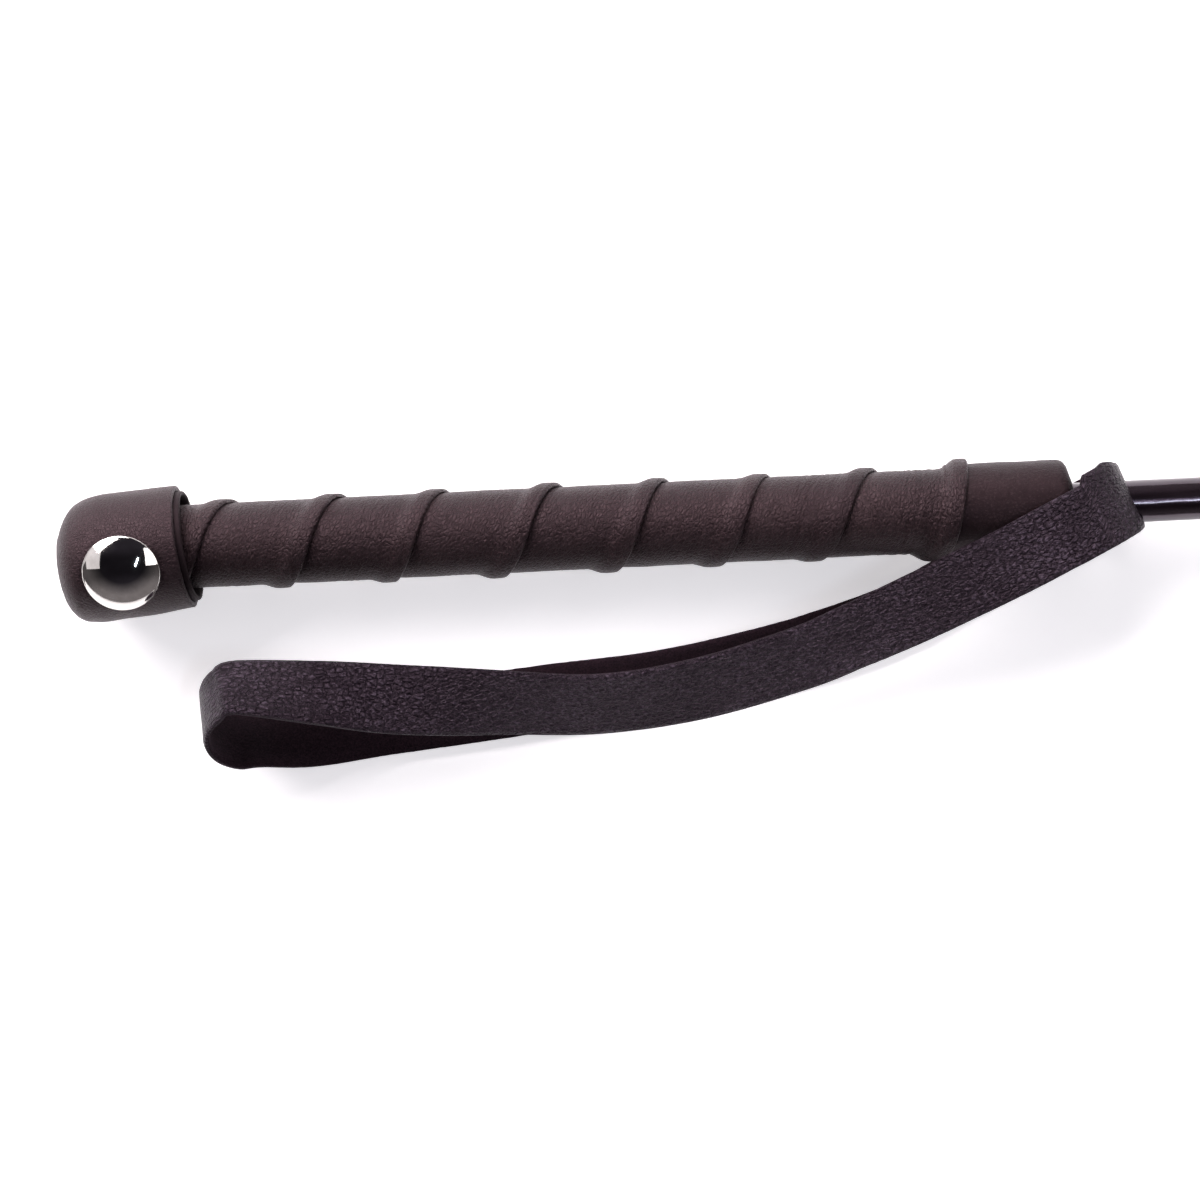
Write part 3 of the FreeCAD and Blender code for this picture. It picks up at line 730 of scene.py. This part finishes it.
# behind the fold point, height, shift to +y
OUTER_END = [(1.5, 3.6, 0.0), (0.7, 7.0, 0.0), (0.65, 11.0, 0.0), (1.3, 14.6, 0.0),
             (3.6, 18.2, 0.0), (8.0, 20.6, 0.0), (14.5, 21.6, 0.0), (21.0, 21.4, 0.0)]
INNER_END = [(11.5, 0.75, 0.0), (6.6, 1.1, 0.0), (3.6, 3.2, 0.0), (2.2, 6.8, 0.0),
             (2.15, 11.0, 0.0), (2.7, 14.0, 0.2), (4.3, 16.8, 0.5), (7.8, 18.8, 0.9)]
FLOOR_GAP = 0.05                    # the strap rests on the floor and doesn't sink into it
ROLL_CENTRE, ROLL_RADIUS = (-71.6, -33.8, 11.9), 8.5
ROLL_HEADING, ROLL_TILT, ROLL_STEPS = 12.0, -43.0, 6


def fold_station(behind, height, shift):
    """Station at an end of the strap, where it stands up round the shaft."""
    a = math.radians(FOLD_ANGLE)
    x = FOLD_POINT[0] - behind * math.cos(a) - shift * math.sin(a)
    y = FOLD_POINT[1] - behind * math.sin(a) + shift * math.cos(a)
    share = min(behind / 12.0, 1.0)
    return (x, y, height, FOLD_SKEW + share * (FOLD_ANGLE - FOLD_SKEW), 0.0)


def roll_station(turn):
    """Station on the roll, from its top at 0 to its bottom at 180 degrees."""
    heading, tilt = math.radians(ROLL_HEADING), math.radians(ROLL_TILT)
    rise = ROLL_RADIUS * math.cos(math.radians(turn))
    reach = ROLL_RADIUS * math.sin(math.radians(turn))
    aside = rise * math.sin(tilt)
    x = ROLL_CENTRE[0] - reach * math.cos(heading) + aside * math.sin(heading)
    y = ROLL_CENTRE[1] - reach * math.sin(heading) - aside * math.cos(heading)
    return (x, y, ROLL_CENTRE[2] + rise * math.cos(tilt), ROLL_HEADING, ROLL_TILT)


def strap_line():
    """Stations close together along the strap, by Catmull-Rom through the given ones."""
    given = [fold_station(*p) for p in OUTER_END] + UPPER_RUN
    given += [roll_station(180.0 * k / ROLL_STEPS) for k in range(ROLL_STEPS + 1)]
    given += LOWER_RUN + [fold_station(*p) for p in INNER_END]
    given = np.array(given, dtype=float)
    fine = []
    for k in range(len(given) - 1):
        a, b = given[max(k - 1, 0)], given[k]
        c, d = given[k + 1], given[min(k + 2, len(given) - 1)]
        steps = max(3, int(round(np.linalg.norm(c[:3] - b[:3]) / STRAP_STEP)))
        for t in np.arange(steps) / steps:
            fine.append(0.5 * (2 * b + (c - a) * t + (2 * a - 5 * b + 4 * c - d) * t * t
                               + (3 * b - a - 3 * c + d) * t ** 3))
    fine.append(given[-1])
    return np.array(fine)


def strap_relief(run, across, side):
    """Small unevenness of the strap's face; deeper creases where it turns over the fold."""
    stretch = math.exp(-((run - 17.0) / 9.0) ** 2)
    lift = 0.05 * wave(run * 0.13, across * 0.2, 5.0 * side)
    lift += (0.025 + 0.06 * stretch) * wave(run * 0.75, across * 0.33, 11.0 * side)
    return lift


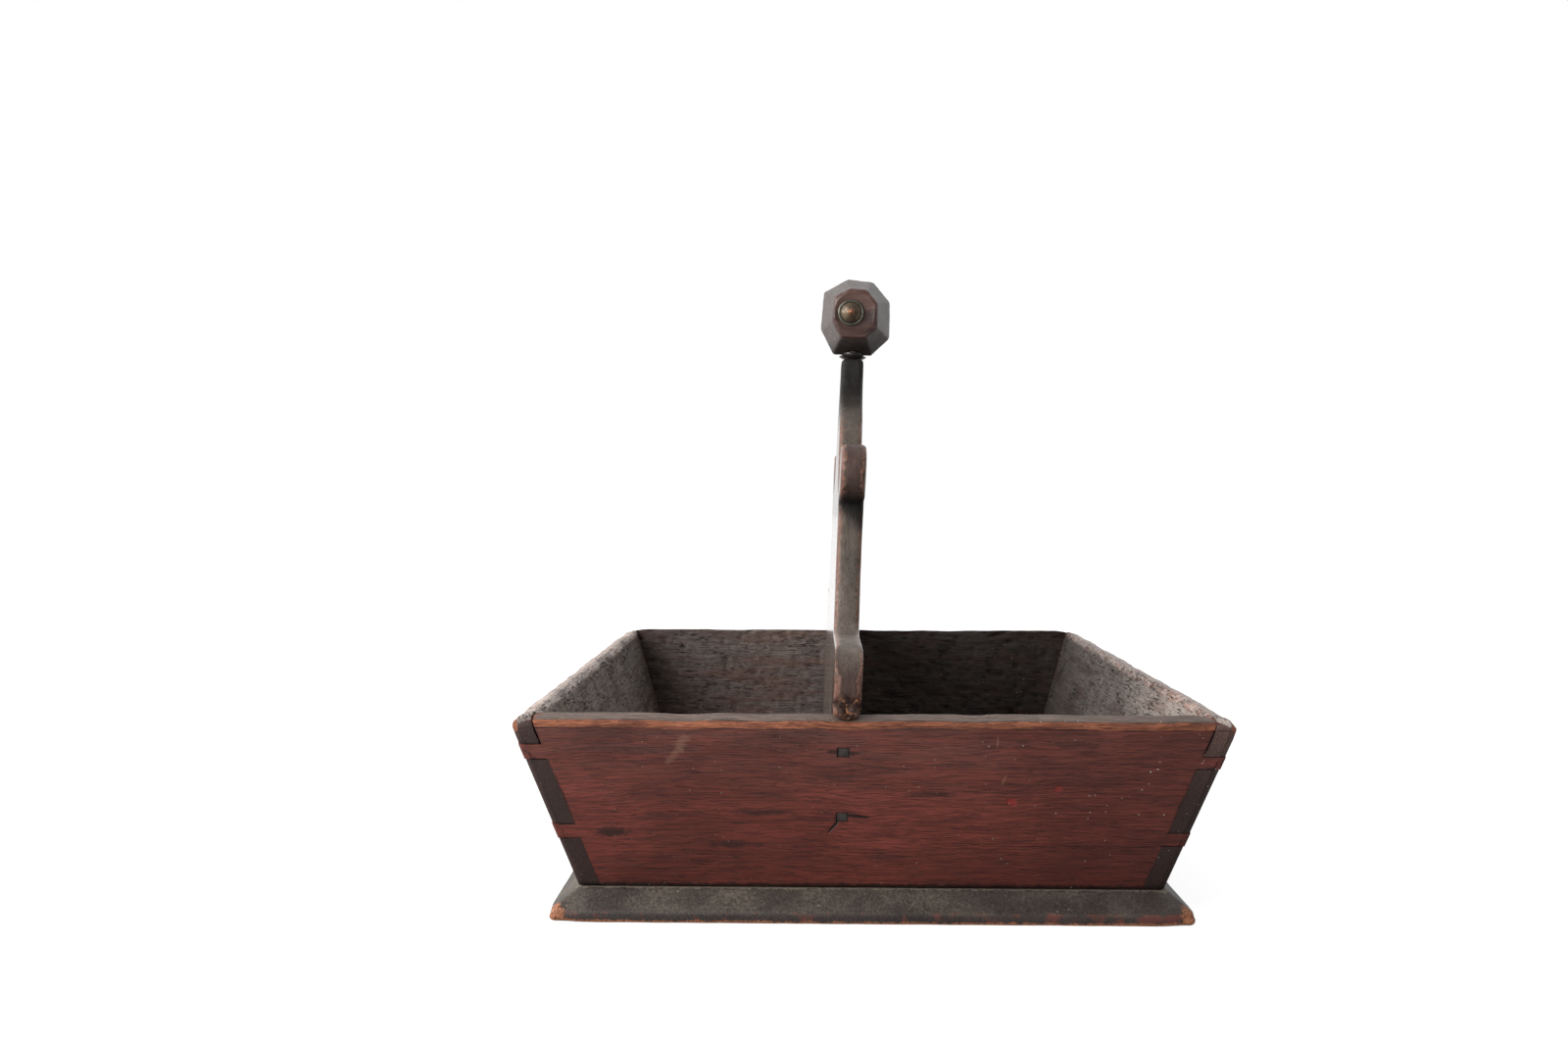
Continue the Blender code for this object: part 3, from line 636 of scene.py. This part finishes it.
◆ ◆ ◆ ◆
Extract the full set of entries word for word.

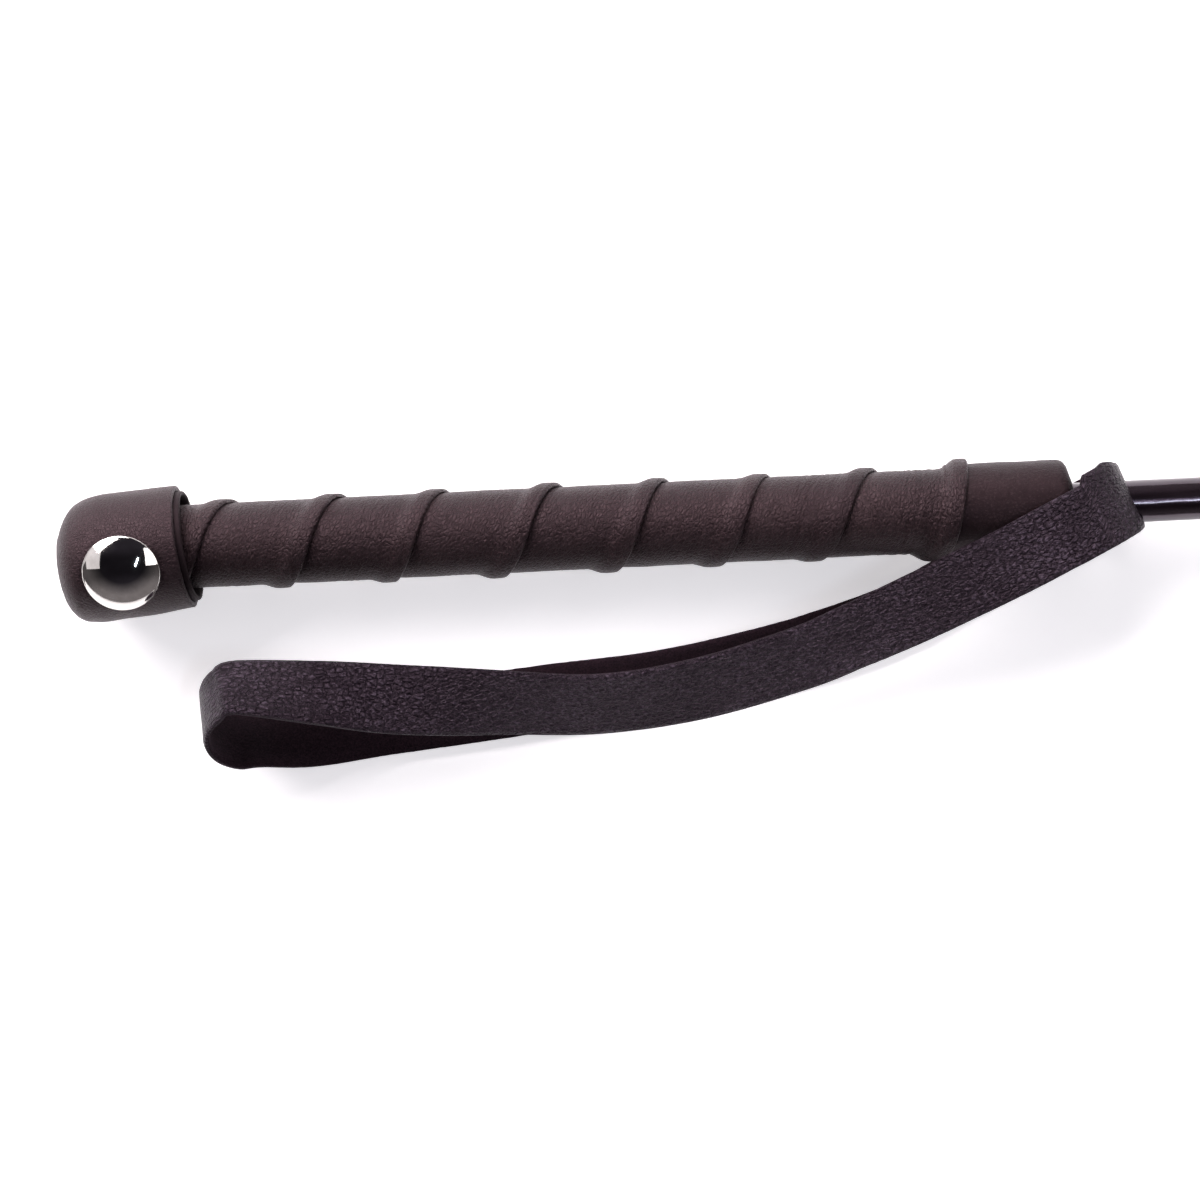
Write part 3 of the FreeCAD and Blender code for this picture. It picks up at line 730 of scene.py. This part finishes it.
# behind the fold point, height, shift to +y
OUTER_END = [(1.5, 3.6, 0.0), (0.7, 7.0, 0.0), (0.65, 11.0, 0.0), (1.3, 14.6, 0.0),
             (3.6, 18.2, 0.0), (8.0, 20.6, 0.0), (14.5, 21.6, 0.0), (21.0, 21.4, 0.0)]
INNER_END = [(11.5, 0.75, 0.0), (6.6, 1.1, 0.0), (3.6, 3.2, 0.0), (2.2, 6.8, 0.0),
             (2.15, 11.0, 0.0), (2.7, 14.0, 0.2), (4.3, 16.8, 0.5), (7.8, 18.8, 0.9)]
FLOOR_GAP = 0.05                    # the strap rests on the floor and doesn't sink into it
ROLL_CENTRE, ROLL_RADIUS = (-71.6, -33.8, 11.9), 8.5
ROLL_HEADING, ROLL_TILT, ROLL_STEPS = 12.0, -43.0, 6


def fold_station(behind, height, shift):
    """Station at an end of the strap, where it stands up round the shaft."""
    a = math.radians(FOLD_ANGLE)
    x = FOLD_POINT[0] - behind * math.cos(a) - shift * math.sin(a)
    y = FOLD_POINT[1] - behind * math.sin(a) + shift * math.cos(a)
    share = min(behind / 12.0, 1.0)
    return (x, y, height, FOLD_SKEW + share * (FOLD_ANGLE - FOLD_SKEW), 0.0)


def roll_station(turn):
    """Station on the roll, from its top at 0 to its bottom at 180 degrees."""
    heading, tilt = math.radians(ROLL_HEADING), math.radians(ROLL_TILT)
    rise = ROLL_RADIUS * math.cos(math.radians(turn))
    reach = ROLL_RADIUS * math.sin(math.radians(turn))
    aside = rise * math.sin(tilt)
    x = ROLL_CENTRE[0] - reach * math.cos(heading) + aside * math.sin(heading)
    y = ROLL_CENTRE[1] - reach * math.sin(heading) - aside * math.cos(heading)
    return (x, y, ROLL_CENTRE[2] + rise * math.cos(tilt), ROLL_HEADING, ROLL_TILT)


def strap_line():
    """Stations close together along the strap, by Catmull-Rom through the given ones."""
    given = [fold_station(*p) for p in OUTER_END] + UPPER_RUN
    given += [roll_station(180.0 * k / ROLL_STEPS) for k in range(ROLL_STEPS + 1)]
    given += LOWER_RUN + [fold_station(*p) for p in INNER_END]
    given = np.array(given, dtype=float)
    fine = []
    for k in range(len(given) - 1):
        a, b = given[max(k - 1, 0)], given[k]
        c, d = given[k + 1], given[min(k + 2, len(given) - 1)]
        steps = max(3, int(round(np.linalg.norm(c[:3] - b[:3]) / STRAP_STEP)))
        for t in np.arange(steps) / steps:
            fine.append(0.5 * (2 * b + (c - a) * t + (2 * a - 5 * b + 4 * c - d) * t * t
                               + (3 * b - a - 3 * c + d) * t ** 3))
    fine.append(given[-1])
    return np.array(fine)


def strap_relief(run, across, side):
    """Small unevenness of the strap's face; deeper creases where it turns over the fold."""
    stretch = math.exp(-((run - 17.0) / 9.0) ** 2)
    lift = 0.05 * wave(run * 0.13, across * 0.2, 5.0 * side)
    lift += (0.025 + 0.06 * stretch) * wave(run * 0.75, across * 0.33, 11.0 * side)
    return lift


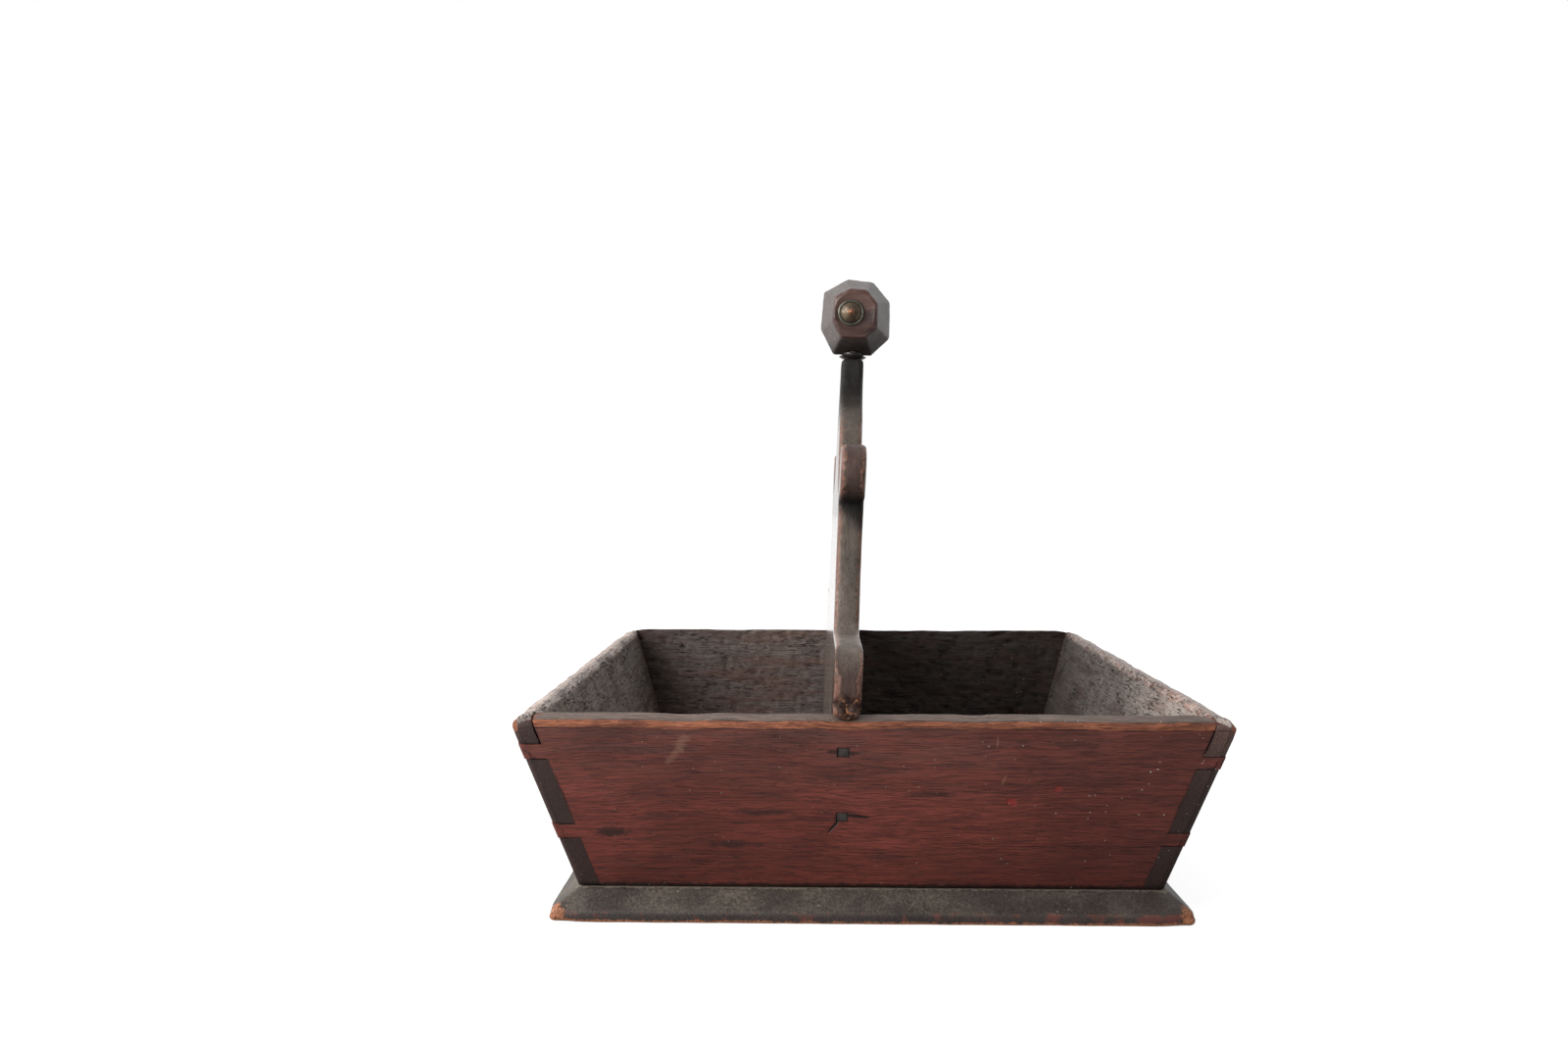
Continue the Blender code for this object: part 3, from line 636 of scene.py. This part finishes it.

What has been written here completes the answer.